Martin flashed enough talent last year that Christopher recommended him to Pat Ryan, who coached the Savin Hill travel team of 7- and 8-year-olds last summer. Martin was one of just three 7-year-olds on the team, which Ryan says left him "punching a little above his weight." A strikeout or missed grounder couldn't alter his unflinching demeanor.

At a game in Holbrook, Mass., last summer, Martin pitched mop-up in a Savin Hill blowout victory. Martin started to get knocked around a bit and looked rattled. Ryan made a trip to mound with a simple message: "Throw some strikes, and let's get an ice cream and get out of here."

Martin looked back at Ryan and flashed that fluorescent smile, the same one that President Obama mentioned in his speech in Boston last Thursday. The ice cream soon followed.

"I'm not going to tell you it was perfect, but we definitely got out of there," Ryan said. "I'm really glad that I have that now. That really speaks to him as a little guy and a player."

Savin Hill Little League offers a microcosm of Dorchester itself, tight-knit, resilient and full of local pride. When the league got robbed of $5,000 worth of equipment earlier in April, the community raised money for new equipment in a matter of days.

The head coaches in Savin Hill typically aren't parents, but rather local guys in their 20s and 30s who simply care about the community.

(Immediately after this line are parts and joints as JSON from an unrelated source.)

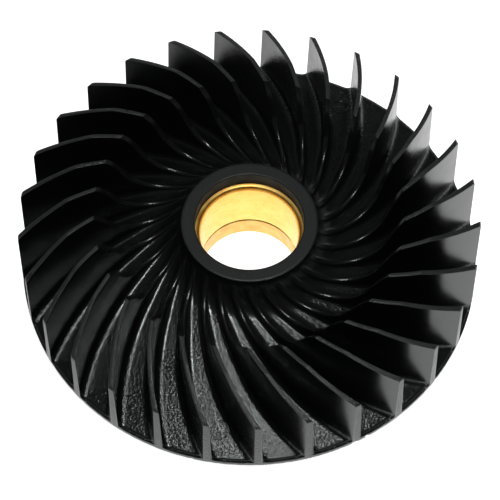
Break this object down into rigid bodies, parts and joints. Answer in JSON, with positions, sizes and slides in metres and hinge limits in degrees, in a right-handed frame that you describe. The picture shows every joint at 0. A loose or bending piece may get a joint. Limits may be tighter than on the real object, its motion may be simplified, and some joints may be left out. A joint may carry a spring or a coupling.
{
  "type": "cooling fan impeller",
  "caption": "Small moulded plastic impeller with upright curved blades on a conical disc and a brass bush in its hub.",
  "frame": {"origin": "on the shaft axis, in the plane of the hub's foot", "axes": "+Z along the shaft axis towards the blade tops and the incoming air"},
  "size_m": [0.07, 0.07, 0.0192],
  "materials": {
    "moulding": "black moulded plastic, spark-eroded sparkle on the disc and the blade tops, glossy blade sides",
    "bush_brass": "turned brass with a bright bore"
  },
  "bodies": {
    "root": {"impeller": "moulding", "bush": "bush_brass"}
  },
  "joints": []
}
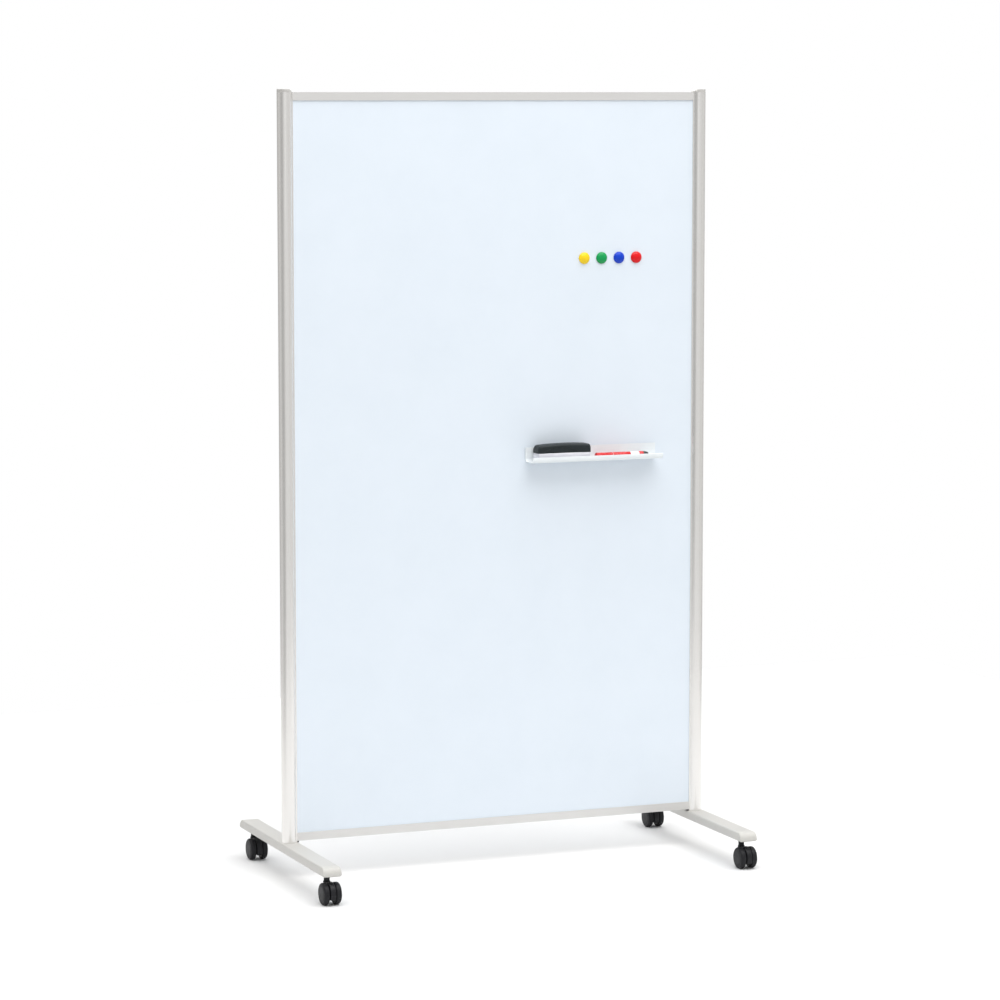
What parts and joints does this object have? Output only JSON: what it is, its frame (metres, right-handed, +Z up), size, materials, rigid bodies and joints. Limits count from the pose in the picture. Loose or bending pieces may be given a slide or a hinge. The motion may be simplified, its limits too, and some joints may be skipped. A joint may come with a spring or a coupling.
{
  "type": "rolling whiteboard",
  "caption": "Tall double-sided whiteboard between round aluminium posts on flat castered feet, with a magnetic tray, eraser, marker and round magnets.",
  "frame": {"origin": "on the floor at the middle of the board, halfway between the posts and between the ends of the feet", "axes": "+X along the board's width to a writer's right, -Y out of the writing side with the tray, +Z up"},
  "size_m": [1.065, 0.608, 1.8],
  "materials": {
    "anodised_aluminium": "satin anodised",
    "cap_plastic": "satin moulded",
    "zinc_steel": "zinc plated",
    "black_rubber": "matt",
    "white_enamel": "smooth glossy enamel",
    "honeycomb": "raw paper honeycomb",
    "foot_paint": "fine satin silver grey",
    "nose_plastic": "satin moulded",
    "insert_aluminium": "mill finish",
    "stem_steel": "dark zinc plated",
    "caster_plastic": "satin black",
    "wheel_plastic": "satin black",
    "tray_white": "satin white",
    "magnet_rubber": "matt",
    "eraser_black": "satin black",
    "eraser_felt": "felt",
    "marker_red": "gloss",
    "marker_white": "gloss",
    "marker_black": "gloss",
    "marker_fibre": "ink-soaked fibre",
    "magnet_yellow": "gloss",
    "magnet_green": "gloss",
    "magnet_blue": "gloss",
    "magnet_red": "gloss",
    "ferrite": "matt grey"
  },
  "bodies": {
    "frame": {"post_left": "anodised_aluminium", "post_right": "anodised_aluminium", "post_cap_left": "cap_plastic", "post_cap_right": "cap_plastic", "top_rail": "anodised_aluminium", "bottom_rail": "anodised_aluminium", "rail_joiners": "zinc_steel", "rail_spacers": "black_rubber", "front_sheet": "white_enamel", "board_core": "honeycomb", "back_sheet": "white_enamel", "foot_left": "foot_paint", "foot_right": "foot_paint", "nose_front_left": "nose_plastic", "nose_front_right": "nose_plastic", "nose_back_left": "nose_plastic", "nose_back_right": "nose_plastic", "post_bolts": "zinc_steel", "post_inserts": "insert_aluminium", "caster_sockets": "zinc_steel", "stem_front_left": "stem_steel", "stem_front_right": "stem_steel", "stem_back_left": "stem_steel", "stem_back_right": "stem_steel"},
    "caster_front_left": {"body_front_left": "caster_plastic", "axle_front_left": "zinc_steel"},
    "outer_wheel_front_left": {"outer_wheel_front_left": "wheel_plastic"},
    "inner_wheel_front_left": {"inner_wheel_front_left": "wheel_plastic"},
    "caster_front_right": {"body_front_right": "caster_plastic", "axle_front_right": "zinc_steel"},
    "outer_wheel_front_right": {"outer_wheel_front_right": "wheel_plastic"},
    "inner_wheel_front_right": {"inner_wheel_front_right": "wheel_plastic"},
    "caster_back_left": {"body_back_left": "caster_plastic", "axle_back_left": "zinc_steel"},
    "outer_wheel_back_left": {"outer_wheel_back_left": "wheel_plastic"},
    "inner_wheel_back_left": {"inner_wheel_back_left": "wheel_plastic"},
    "caster_back_right": {"body_back_right": "caster_plastic", "axle_back_right": "zinc_steel"},
    "outer_wheel_back_right": {"outer_wheel_back_right": "wheel_plastic"},
    "inner_wheel_back_right": {"inner_wheel_back_right": "wheel_plastic"},
    "tray": {"tray": "tray_white", "tray_magnet_strip": "magnet_rubber"},
    "eraser": {"eraser_grip": "eraser_black", "eraser_pad": "eraser_felt"},
    "marker_cap": {"marker_cap": "marker_red"},
    "marker_pen": {"marker_barrel": "marker_white", "marker_sleeve": "marker_red", "marker_plug": "marker_black", "marker_nib": "marker_fibre"},
    "magnet_yellow": {"magnet_yellow": "magnet_yellow", "disc_yellow": "ferrite"},
    "magnet_green": {"magnet_green": "magnet_green", "disc_green": "ferrite"},
    "magnet_blue": {"magnet_blue": "magnet_blue", "disc_blue": "ferrite"},
    "magnet_red": {"magnet_red": "magnet_red", "disc_red": "ferrite"}
  },
  "joints": [
    {"name": "swivel_front_left", "type": "hinge", "parent": "frame", "child": "caster_front_left", "pos_m": [-0.511, -0.26, 0.05], "axis": [0, 0, 1], "continuous": true},
    {"name": "spin_outer_front_left", "type": "hinge", "parent": "caster_front_left", "child": "outer_wheel_front_left", "pos_m": [-0.511, -0.282, 0.025], "axis": [1, 0, 0], "continuous": true},
    {"name": "spin_inner_front_left", "type": "hinge", "parent": "caster_front_left", "child": "inner_wheel_front_left", "pos_m": [-0.511, -0.282, 0.025], "axis": [1, 0, 0], "continuous": true},
    {"name": "swivel_front_right", "type": "hinge", "parent": "frame", "child": "caster_front_right", "pos_m": [0.511, -0.26, 0.05], "axis": [0, 0, 1], "continuous": true},
    {"name": "spin_outer_front_right", "type": "hinge", "parent": "caster_front_right", "child": "outer_wheel_front_right", "pos_m": [0.511, -0.282, 0.025], "axis": [1, 0, 0], "continuous": true},
    {"name": "spin_inner_front_right", "type": "hinge", "parent": "caster_front_right", "child": "inner_wheel_front_right", "pos_m": [0.511, -0.282, 0.025], "axis": [1, 0, 0], "continuous": true},
    {"name": "swivel_back_left", "type": "hinge", "parent": "frame", "child": "caster_back_left", "pos_m": [-0.511, 0.26, 0.05], "axis": [0, 0, 1], "continuous": true},
    {"name": "spin_outer_back_left", "type": "hinge", "parent": "caster_back_left", "child": "outer_wheel_back_left", "pos_m": [-0.511, 0.238, 0.025], "axis": [1, 0, 0], "continuous": true},
    {"name": "spin_inner_back_left", "type": "hinge", "parent": "caster_back_left", "child": "inner_wheel_back_left", "pos_m": [-0.511, 0.238, 0.025], "axis": [1, 0, 0], "continuous": true},
    {"name": "swivel_back_right", "type": "hinge", "parent": "frame", "child": "caster_back_right", "pos_m": [0.511, 0.26, 0.05], "axis": [0, 0, 1], "continuous": true},
    {"name": "spin_outer_back_right", "type": "hinge", "parent": "caster_back_right", "child": "outer_wheel_back_right", "pos_m": [0.511, 0.238, 0.025], "axis": [1, 0, 0], "continuous": true},
    {"name": "spin_inner_back_right", "type": "hinge", "parent": "caster_back_right", "child": "inner_wheel_back_right", "pos_m": [0.511, 0.238, 0.025], "axis": [1, 0, 0], "continuous": true},
    {"name": "tray_off", "type": "slide", "parent": "frame", "child": "tray", "axis": [0, -1, 0], "range_m": [0, 0.08]},
    {"name": "eraser_lift", "type": "slide", "parent": "tray", "child": "eraser", "axis": [0, 0, 1], "range_m": [0, 0.06]},
    {"name": "marker_lift", "type": "slide", "parent": "tray", "child": "marker_cap", "axis": [0, 0, 1], "range_m": [0, 0.06]},
    {"name": "marker_uncap", "type": "slide", "parent": "marker_cap", "child": "marker_pen", "axis": [1, 0, 0], "range_m": [0, 0.045]},
    {"name": "magnet_yellow_off", "type": "slide", "parent": "frame", "child": "magnet_yellow", "axis": [0, -1, 0], "range_m": [0, 0.05]},
    {"name": "magnet_green_off", "type": "slide", "parent": "frame", "child": "magnet_green", "axis": [0, -1, 0], "range_m": [0, 0.05]},
    {"name": "magnet_blue_off", "type": "slide", "parent": "frame", "child": "magnet_blue", "axis": [0, -1, 0], "range_m": [0, 0.05]},
    {"name": "magnet_red_off", "type": "slide", "parent": "frame", "child": "magnet_red", "axis": [0, -1, 0], "range_m": [0, 0.05]}
  ]
}
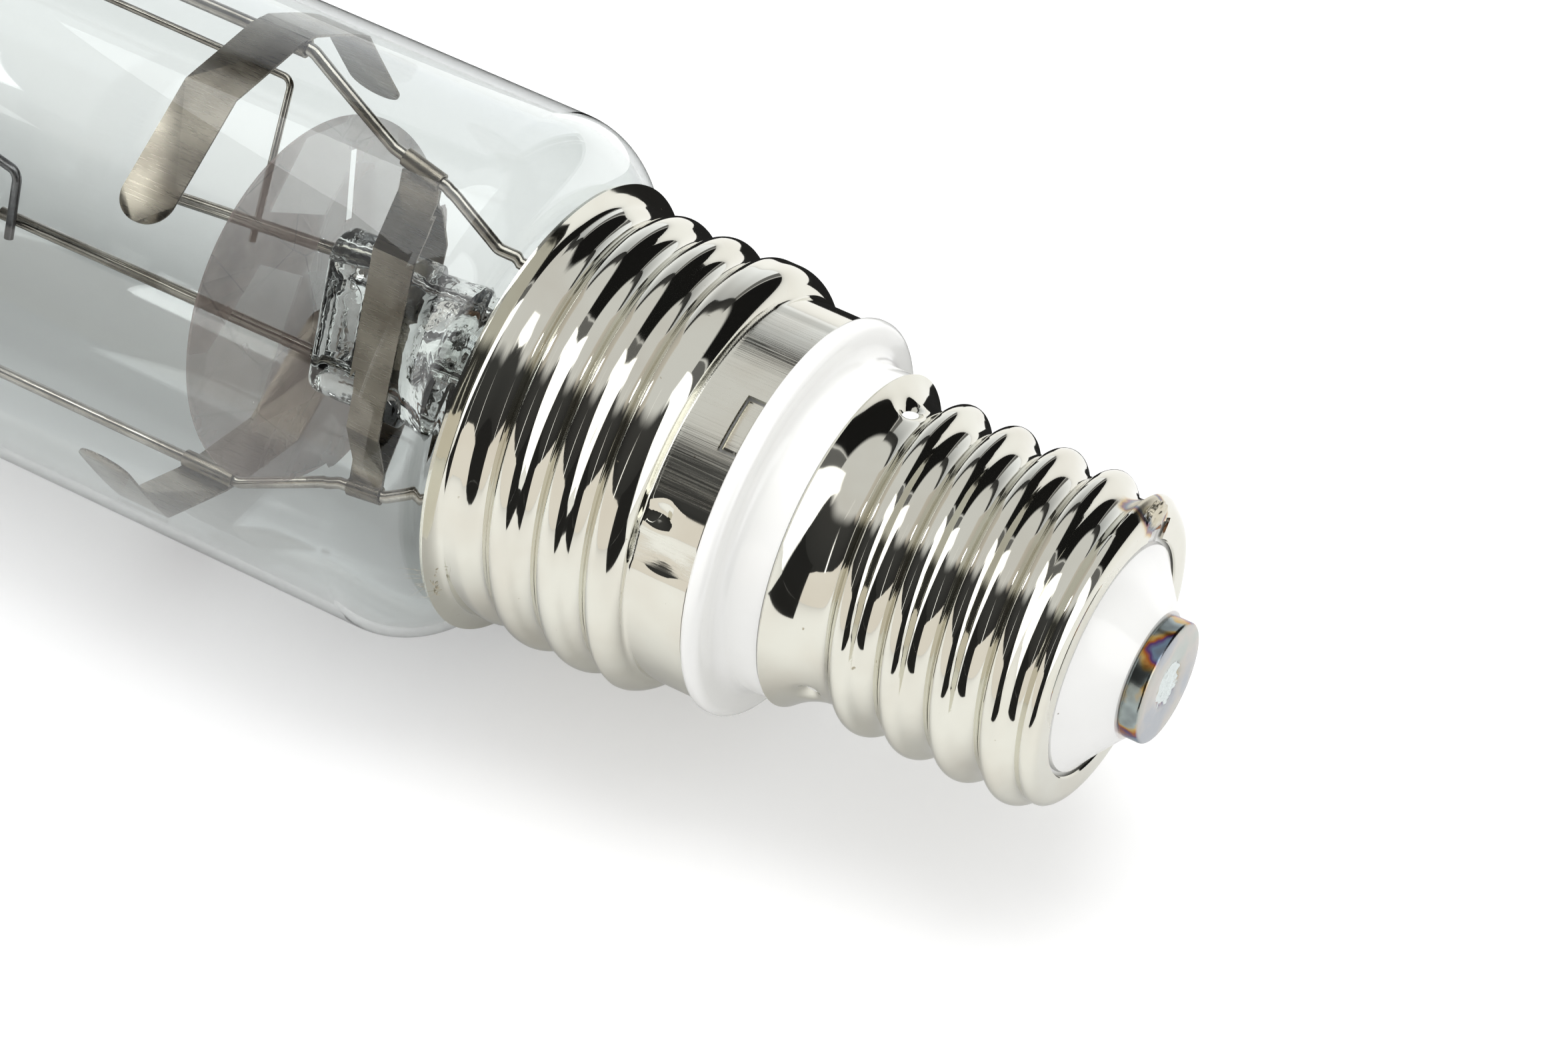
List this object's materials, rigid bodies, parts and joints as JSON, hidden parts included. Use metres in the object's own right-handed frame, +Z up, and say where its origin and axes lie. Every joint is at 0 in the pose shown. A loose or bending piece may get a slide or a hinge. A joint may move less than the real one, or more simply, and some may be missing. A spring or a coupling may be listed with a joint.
{
  "type": "metal halide lamp",
  "caption": "Tubular high-wattage discharge lamp with a clear outer bulb, an inner arc tube on a wire frame, and a screw cap with a threaded metal skirt.",
  "frame": {"origin": "on the lamp's axis, in the plane of the screw shell's open mouth", "axes": "+X along the lamp's axis from the glass dome to the contact pin, +Z up as the lamp lies in the picture"},
  "size_m": [0.3801, 0.065, 0.065],
  "materials": {
    "clear_glass": "clear blown glass, smooth",
    "stem_glass": "clear pressed glass, flame-worked",
    "quartz": "clear fused quartz",
    "nickel_plate": "bright nickel plate on brass",
    "white_ceramic": "smooth white moulding",
    "pin_steel": "steel with temper colours from welding",
    "fibre_tape": "woven glass-fibre tape",
    "steel_rod": "drawn bright steel rod",
    "spring_strip": "rolled steel strip, fine lengthwise grain",
    "mica": "split mica sheet, pinkish brown, crazed",
    "tungsten": "drawn tungsten, grey",
    "molybdenum": "rolled foil",
    "copper_lead": "lead-in wire",
    "getter_metal": "sintered strip on a steel holder"
  },
  "bodies": {
    "root": {"outer_bulb": "clear_glass", "stem": "stem_glass", "neck_packing": "fibre_tape", "cap_skirt": "nickel_plate", "insulator": "white_ceramic", "screw_shell": "nickel_plate", "contact_pin": "pin_steel", "mica_disc": "mica", "mount_frame": "steel_rod", "stem_clamp_front": "spring_strip", "stem_clamp_back": "spring_strip", "lead_rod_short": "steel_rod", "lead_rod_long": "steel_rod", "return_wire": "steel_rod", "arc_tube": "quartz", "electrode_near": "tungsten", "electrode_far": "tungsten", "foil_near": "molybdenum", "foil_far": "molybdenum", "pinch_lead_near": "molybdenum", "pinch_lead_far": "molybdenum", "arc_clamp_near_front": "spring_strip", "arc_clamp_near_back": "spring_strip", "arc_clamp_far_front": "spring_strip", "arc_clamp_far_back": "spring_strip", "leaf_spring_near_upper": "spring_strip", "leaf_spring_near_lower": "spring_strip", "leaf_spring_far_upper": "spring_strip", "leaf_spring_far_lower": "spring_strip", "getter": "getter_metal", "centre_lead": "copper_lead", "side_lead": "copper_lead"}
  },
  "joints": []
}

Dorchester, one of Boston's largest and most diverse neighborhoods, is a proud place of stately Victorian homes where many families are identified by which parish they attend. Savin Hill, one of a handful of leagues in Dorchester, is an extension of that thanks to volunteer coaches and dedicated parents.

"We're not a very big league," Ryan said. "We have about 175 kids. When one is missing and one family gets impacted, it's impossible not to notice."

The Richard family's penchant for service is best shown by the dazzling Ashmont MBTA Station, which Bill Richard's work in the community helped restore, a project that took more than six years and $30 million. But it trickled right down to Little League, where Bill and Denise Richard proved to be all-star parents. Ryan said they helped organize lunches, coolers of drinks and orange slices for road games. Christopher recalled Bill Richard getting kids warmed up at practice if he ran late.

"Anything you need," Christopher said. "It was always 'How can I help?'"

That question will be much harder to answer this season. Savin Hill folks will be searching for a new normal like everyone else in the Boston area after a week of bombings, man hunts and mourning.

In Little League, that bastion of American innocence, there will be something glaringly missing this season. And as the cars on I-93 lurch past McConnell Field this season, a family, community and Little League will move on with heavy hearts.

"His memory will live on," Christopher said, "without a doubt."